John Romero honoured alongside the teacher who made world’s first edutainment game

I can't believe 1964's Sumerian Game hasn't gotten a remaster.

I can't believe 1964's Sumerian Game hasn't gotten a remaster.

John Romero, famous for his work on Doom, Quake, Wolfenstein and, ah, Daikatana, is finally getting the recognition he deserves. Not for his hair, which remains inexplicably snubbed by awards committees across the globe, but for his entire career up to this point. At the annual Game Developers Choice Awards (GDCA) in March, Romero will take home the Lifetime Achievement Award for his work on “iconic and genre defining first-person shooters” over the years. We are still making plenty of Doom clones, after all.

Romero isn’t the only one being honoured. The judges will also give a posthumous “special award” to Mabel Addis, regarded as the first female game designer, who died in 2004. Addis worked as lead designer on The Sumerian Game in 1964, using her knowledge of ancient history to design something that paved the way “for game elements that wouldn’t become mainstream for decades”. 

The Sumerian Game was a piece of edutainment that took the form of “photo slideshows accompanied by synchronized audio”. Lacking modern display tech, it “used a computer printer to express dialogue and prompts,”  which came from an “in-game narrator/character who conveyed game information and asked questions of the player”. I don’t know about you, but The Sumerian Game sounds like a banger, and I feel comfortable retroactively declaring it PC Gamer’s 1964 Game of the Year.

“This year, the Game Developers Choice Awards will recognize two of the most impactful game development talents in history, Mabel Addis and John Romero,” said Stephenie Hawkins, a director at Informa Tech, which runs the GDCA. She continued that the GDCA is “proud to honor two artists with wildly divergent career trajectories,” but who nevertheless “shared a creative passion and ingenuity that would help define entire game genres”.
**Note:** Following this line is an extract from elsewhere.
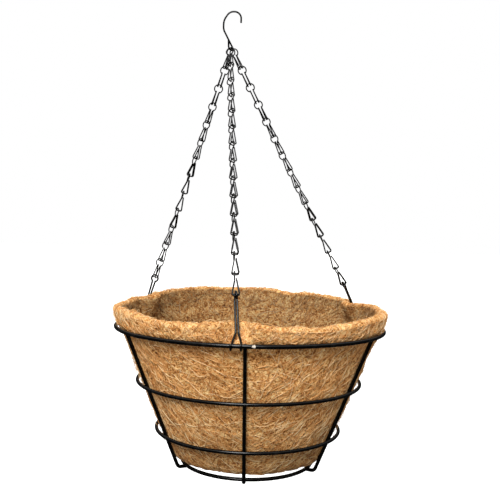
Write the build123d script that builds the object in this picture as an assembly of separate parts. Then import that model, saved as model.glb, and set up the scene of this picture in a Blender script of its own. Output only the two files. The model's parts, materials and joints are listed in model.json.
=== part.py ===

Addis worked as a grade school teacher when she wasn’t doing trailblazing game design as a side-hobby—which makes her award alongside Romero a real chalk and cheese.wad scenario—and I’m not sure anyone ever asked what she thought of Doom. I imagine she’d think it could be a little more educational than it is, though. At least we still have time to get Romero’s take on The Sumerian Game. Perhaps someone can ask him at the GDCA ceremony on March 22 this year.